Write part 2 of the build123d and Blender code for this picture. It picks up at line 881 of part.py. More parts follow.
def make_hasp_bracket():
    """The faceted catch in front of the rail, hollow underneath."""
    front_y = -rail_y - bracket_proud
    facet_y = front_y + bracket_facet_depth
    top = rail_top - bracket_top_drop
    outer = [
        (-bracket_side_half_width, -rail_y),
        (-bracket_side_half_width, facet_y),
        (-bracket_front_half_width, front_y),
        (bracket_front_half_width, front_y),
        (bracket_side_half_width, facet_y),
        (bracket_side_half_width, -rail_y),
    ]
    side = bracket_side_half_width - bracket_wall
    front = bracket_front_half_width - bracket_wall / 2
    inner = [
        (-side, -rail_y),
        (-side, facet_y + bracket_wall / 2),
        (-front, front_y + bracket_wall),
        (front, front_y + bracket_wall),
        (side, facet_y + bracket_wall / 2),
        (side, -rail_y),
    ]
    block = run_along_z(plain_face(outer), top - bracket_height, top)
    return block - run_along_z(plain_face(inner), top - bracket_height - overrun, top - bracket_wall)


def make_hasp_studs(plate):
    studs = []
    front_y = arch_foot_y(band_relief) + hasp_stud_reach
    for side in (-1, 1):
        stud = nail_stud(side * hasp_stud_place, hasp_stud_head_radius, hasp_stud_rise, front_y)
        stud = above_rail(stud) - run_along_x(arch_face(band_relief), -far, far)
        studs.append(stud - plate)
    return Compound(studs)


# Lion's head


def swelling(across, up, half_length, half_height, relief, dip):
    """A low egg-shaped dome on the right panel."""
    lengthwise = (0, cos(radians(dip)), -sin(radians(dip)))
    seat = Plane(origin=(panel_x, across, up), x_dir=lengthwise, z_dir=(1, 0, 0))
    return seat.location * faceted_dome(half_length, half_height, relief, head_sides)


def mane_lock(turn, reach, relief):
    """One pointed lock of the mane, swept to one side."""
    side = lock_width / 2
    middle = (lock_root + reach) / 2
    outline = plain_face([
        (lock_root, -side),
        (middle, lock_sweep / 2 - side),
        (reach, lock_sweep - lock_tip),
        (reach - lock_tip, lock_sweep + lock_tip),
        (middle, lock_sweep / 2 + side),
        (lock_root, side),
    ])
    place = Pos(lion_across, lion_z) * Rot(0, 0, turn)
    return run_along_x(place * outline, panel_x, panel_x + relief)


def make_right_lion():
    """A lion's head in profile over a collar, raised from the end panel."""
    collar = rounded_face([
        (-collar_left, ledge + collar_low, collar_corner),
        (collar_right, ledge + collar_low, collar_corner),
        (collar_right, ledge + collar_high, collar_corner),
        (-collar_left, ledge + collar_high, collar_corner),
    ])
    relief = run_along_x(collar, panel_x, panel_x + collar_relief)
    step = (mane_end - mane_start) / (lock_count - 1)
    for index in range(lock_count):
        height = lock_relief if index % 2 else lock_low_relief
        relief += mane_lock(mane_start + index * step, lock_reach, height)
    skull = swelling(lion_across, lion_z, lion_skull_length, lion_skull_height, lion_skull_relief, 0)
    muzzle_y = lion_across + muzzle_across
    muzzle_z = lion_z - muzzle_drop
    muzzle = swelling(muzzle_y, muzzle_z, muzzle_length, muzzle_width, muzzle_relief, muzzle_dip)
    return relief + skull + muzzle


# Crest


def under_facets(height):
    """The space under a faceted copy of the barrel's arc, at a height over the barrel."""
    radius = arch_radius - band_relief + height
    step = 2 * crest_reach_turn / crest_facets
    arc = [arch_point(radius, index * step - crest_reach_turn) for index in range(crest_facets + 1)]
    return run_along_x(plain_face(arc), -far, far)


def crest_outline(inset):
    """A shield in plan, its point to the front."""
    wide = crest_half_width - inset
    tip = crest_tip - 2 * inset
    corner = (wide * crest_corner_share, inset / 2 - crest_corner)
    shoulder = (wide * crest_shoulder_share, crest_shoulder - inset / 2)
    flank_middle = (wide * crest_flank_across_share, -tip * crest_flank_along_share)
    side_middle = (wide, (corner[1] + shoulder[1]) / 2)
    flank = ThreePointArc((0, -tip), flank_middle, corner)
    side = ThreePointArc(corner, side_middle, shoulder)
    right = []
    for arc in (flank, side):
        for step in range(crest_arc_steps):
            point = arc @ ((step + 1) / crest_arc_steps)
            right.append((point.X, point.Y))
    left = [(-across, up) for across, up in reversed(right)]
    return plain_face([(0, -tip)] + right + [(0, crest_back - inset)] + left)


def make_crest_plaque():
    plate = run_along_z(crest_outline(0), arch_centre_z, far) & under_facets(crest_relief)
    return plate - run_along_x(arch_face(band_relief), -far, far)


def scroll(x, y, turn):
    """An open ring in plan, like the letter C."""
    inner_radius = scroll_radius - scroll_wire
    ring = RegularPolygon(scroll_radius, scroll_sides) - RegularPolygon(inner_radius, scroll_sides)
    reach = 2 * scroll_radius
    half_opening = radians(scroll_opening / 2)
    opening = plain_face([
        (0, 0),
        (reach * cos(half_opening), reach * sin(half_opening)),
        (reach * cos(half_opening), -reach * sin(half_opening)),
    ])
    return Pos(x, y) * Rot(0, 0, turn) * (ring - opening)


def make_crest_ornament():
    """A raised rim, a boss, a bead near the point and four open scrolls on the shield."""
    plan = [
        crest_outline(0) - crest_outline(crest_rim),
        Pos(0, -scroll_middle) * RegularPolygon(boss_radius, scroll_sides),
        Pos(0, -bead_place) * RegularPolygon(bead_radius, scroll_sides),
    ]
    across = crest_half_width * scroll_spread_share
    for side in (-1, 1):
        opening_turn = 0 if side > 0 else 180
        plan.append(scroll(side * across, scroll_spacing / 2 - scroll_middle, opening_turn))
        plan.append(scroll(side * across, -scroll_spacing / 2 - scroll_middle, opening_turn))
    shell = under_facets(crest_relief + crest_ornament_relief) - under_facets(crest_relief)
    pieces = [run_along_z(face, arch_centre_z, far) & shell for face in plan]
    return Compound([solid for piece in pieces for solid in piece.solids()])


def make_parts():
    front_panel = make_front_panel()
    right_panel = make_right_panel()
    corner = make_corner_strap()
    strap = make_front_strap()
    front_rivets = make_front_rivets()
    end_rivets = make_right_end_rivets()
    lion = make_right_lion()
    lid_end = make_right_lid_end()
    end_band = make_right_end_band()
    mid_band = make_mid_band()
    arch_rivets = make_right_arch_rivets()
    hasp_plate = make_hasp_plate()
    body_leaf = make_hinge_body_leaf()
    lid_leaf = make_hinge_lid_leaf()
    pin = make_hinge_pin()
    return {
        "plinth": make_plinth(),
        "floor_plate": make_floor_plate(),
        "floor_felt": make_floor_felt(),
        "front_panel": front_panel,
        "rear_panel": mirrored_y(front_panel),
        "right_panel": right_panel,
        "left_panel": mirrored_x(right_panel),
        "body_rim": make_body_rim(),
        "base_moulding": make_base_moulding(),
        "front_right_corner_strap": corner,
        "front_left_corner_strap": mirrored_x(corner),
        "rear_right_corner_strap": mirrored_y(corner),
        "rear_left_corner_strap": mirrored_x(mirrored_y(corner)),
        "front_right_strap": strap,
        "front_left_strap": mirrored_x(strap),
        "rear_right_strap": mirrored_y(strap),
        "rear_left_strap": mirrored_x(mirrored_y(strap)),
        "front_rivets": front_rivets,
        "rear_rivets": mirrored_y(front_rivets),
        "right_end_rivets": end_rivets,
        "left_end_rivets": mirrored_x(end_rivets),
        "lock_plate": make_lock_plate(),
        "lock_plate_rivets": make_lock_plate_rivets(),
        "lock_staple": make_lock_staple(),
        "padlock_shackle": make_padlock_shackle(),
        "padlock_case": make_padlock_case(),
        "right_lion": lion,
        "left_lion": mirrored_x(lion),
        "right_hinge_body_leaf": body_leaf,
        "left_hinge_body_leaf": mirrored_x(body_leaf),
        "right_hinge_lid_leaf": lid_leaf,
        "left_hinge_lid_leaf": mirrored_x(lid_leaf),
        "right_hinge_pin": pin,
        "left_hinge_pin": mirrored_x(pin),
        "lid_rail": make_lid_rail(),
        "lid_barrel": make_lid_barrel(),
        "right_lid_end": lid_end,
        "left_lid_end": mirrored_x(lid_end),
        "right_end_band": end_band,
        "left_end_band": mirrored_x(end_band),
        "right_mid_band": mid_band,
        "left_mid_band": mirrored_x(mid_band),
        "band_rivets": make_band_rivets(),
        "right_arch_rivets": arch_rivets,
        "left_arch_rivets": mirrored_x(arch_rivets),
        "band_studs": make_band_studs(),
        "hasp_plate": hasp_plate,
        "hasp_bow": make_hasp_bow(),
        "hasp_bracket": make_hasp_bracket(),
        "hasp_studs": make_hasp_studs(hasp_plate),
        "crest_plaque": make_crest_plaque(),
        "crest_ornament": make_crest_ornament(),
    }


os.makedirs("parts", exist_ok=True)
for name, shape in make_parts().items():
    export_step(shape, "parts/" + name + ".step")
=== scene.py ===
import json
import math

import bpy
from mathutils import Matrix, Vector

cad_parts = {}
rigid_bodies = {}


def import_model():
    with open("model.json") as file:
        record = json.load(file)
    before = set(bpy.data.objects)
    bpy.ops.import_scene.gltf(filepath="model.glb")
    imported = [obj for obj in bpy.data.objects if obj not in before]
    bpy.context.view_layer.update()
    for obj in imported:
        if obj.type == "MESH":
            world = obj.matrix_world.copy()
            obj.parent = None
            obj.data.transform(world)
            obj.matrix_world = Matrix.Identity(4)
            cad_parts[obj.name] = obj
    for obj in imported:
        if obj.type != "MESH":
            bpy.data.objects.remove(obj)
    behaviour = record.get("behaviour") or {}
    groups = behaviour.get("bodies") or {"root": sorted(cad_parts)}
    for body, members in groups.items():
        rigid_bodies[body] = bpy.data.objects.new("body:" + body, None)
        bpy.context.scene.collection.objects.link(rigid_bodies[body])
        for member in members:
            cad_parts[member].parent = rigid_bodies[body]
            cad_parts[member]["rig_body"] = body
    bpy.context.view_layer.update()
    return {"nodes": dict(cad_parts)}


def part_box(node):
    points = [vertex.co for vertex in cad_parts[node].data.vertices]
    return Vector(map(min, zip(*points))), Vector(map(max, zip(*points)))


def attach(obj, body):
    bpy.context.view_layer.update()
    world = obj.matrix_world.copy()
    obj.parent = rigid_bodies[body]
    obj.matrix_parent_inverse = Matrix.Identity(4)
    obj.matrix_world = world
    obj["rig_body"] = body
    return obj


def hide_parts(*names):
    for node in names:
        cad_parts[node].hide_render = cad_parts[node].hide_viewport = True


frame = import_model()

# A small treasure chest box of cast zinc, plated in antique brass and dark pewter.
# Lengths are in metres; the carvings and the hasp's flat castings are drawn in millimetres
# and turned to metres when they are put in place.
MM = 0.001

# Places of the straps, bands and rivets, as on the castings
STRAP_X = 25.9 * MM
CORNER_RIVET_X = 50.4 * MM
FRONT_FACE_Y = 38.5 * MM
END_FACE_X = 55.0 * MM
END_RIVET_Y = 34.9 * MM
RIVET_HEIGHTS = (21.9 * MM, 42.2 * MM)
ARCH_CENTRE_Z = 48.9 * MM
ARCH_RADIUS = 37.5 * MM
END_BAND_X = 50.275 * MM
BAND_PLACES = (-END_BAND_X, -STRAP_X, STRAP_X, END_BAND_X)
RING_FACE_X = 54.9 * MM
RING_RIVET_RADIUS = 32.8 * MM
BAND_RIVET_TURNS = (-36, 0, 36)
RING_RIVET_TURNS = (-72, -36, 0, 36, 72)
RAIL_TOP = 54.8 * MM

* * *

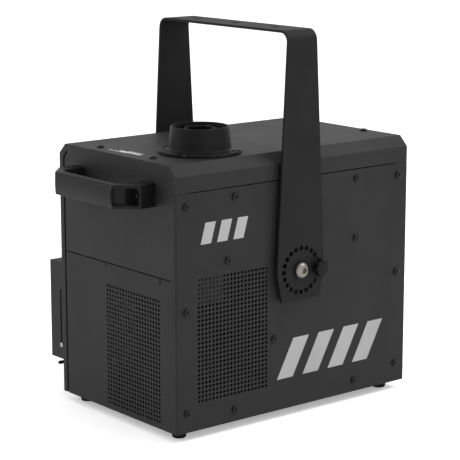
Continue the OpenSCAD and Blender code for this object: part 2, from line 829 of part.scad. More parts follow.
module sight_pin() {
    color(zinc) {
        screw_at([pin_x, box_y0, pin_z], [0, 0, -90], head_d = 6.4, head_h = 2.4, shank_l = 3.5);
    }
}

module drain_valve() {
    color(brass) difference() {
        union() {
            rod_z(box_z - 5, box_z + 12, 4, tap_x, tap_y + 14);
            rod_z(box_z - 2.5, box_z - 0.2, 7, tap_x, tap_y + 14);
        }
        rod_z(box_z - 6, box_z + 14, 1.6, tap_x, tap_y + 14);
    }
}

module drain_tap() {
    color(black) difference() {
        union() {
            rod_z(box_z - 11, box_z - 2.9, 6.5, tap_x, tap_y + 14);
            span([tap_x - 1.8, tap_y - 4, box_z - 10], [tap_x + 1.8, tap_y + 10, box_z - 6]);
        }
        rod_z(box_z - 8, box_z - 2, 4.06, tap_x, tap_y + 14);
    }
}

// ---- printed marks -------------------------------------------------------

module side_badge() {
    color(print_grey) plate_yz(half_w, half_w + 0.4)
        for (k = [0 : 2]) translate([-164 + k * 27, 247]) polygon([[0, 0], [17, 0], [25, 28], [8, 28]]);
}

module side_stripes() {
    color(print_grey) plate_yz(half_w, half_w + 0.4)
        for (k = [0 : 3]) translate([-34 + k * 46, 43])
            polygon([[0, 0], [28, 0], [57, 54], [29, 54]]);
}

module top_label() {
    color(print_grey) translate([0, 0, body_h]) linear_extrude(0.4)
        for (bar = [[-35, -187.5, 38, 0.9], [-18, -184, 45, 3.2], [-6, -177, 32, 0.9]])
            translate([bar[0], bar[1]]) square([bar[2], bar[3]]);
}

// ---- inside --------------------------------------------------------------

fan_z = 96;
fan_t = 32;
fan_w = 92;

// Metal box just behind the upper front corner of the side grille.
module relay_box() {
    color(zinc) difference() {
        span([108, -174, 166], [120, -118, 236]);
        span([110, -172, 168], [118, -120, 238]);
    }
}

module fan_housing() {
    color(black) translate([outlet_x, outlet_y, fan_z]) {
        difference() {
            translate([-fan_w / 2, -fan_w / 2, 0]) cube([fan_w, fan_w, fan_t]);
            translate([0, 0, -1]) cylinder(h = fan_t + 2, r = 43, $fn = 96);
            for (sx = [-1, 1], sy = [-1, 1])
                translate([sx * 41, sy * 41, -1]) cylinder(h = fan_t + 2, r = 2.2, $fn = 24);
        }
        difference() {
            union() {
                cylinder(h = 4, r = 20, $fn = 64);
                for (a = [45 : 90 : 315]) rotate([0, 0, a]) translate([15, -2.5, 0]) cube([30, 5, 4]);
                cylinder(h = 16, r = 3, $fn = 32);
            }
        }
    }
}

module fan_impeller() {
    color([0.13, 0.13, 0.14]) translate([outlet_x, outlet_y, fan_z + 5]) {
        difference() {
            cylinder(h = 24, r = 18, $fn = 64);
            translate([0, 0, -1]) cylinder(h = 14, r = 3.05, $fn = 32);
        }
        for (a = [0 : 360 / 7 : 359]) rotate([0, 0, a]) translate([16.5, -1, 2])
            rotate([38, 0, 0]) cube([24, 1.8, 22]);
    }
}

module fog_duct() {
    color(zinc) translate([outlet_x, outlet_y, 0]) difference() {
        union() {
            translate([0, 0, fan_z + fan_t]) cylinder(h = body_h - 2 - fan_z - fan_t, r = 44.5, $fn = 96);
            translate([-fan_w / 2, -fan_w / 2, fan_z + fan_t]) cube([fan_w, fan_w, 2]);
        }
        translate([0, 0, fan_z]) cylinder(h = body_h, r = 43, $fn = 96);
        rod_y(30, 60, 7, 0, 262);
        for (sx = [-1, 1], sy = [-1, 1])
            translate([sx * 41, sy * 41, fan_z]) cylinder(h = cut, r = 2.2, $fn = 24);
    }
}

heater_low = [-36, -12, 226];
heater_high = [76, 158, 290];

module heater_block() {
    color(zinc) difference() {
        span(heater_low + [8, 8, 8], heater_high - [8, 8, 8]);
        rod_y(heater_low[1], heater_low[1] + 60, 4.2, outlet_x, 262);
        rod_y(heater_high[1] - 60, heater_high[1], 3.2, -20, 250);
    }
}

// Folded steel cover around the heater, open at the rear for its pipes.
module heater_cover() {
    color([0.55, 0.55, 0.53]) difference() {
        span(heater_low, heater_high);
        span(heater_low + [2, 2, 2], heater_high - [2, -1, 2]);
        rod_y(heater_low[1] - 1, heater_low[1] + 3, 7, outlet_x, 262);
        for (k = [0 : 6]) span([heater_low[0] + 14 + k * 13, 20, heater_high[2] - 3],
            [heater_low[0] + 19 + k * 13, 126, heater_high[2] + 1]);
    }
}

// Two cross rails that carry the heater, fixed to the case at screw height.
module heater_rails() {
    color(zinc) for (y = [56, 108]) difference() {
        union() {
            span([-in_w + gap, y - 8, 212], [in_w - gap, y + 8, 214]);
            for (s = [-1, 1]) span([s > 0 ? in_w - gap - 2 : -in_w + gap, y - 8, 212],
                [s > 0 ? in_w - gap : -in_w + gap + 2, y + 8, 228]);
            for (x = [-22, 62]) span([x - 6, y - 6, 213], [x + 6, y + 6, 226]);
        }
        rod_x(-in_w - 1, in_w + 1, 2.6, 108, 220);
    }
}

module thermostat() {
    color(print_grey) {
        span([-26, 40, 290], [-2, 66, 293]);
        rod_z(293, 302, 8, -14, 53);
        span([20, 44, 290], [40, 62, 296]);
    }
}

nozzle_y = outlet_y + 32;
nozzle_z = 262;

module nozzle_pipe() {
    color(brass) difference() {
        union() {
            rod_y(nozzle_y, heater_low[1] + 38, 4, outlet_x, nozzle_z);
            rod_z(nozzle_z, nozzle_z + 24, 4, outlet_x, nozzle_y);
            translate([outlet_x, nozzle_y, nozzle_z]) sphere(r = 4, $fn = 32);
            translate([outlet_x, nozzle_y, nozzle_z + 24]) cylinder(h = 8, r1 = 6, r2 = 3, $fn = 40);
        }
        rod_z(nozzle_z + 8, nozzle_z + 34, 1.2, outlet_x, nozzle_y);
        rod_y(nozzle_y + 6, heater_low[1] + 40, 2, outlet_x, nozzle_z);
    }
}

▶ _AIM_
In the material above, locate the line containing "Write part 2" and the line containing "return seat.location *". Transcribe exactly those two lines and every line between them, and nothing more.

▶ _FINISHED EXERCISE_
Write part 2 of the build123d and Blender code for this picture. It picks up at line 881 of part.py. More parts follow.
def make_hasp_bracket():
    """The faceted catch in front of the rail, hollow underneath."""
    front_y = -rail_y - bracket_proud
    facet_y = front_y + bracket_facet_depth
    top = rail_top - bracket_top_drop
    outer = [
        (-bracket_side_half_width, -rail_y),
        (-bracket_side_half_width, facet_y),
        (-bracket_front_half_width, front_y),
        (bracket_front_half_width, front_y),
        (bracket_side_half_width, facet_y),
        (bracket_side_half_width, -rail_y),
    ]
    side = bracket_side_half_width - bracket_wall
    front = bracket_front_half_width - bracket_wall / 2
    inner = [
        (-side, -rail_y),
        (-side, facet_y + bracket_wall / 2),
        (-front, front_y + bracket_wall),
        (front, front_y + bracket_wall),
        (side, facet_y + bracket_wall / 2),
        (side, -rail_y),
    ]
    block = run_along_z(plain_face(outer), top - bracket_height, top)
    return block - run_along_z(plain_face(inner), top - bracket_height - overrun, top - bracket_wall)


def make_hasp_studs(plate):
    studs = []
    front_y = arch_foot_y(band_relief) + hasp_stud_reach
    for side in (-1, 1):
        stud = nail_stud(side * hasp_stud_place, hasp_stud_head_radius, hasp_stud_rise, front_y)
        stud = above_rail(stud) - run_along_x(arch_face(band_relief), -far, far)
        studs.append(stud - plate)
    return Compound(studs)


# Lion's head


def swelling(across, up, half_length, half_height, relief, dip):
    """A low egg-shaped dome on the right panel."""
    lengthwise = (0, cos(radians(dip)), -sin(radians(dip)))
    seat = Plane(origin=(panel_x, across, up), x_dir=lengthwise, z_dir=(1, 0, 0))
    return seat.location * faceted_dome(half_length, half_height, relief, head_sides)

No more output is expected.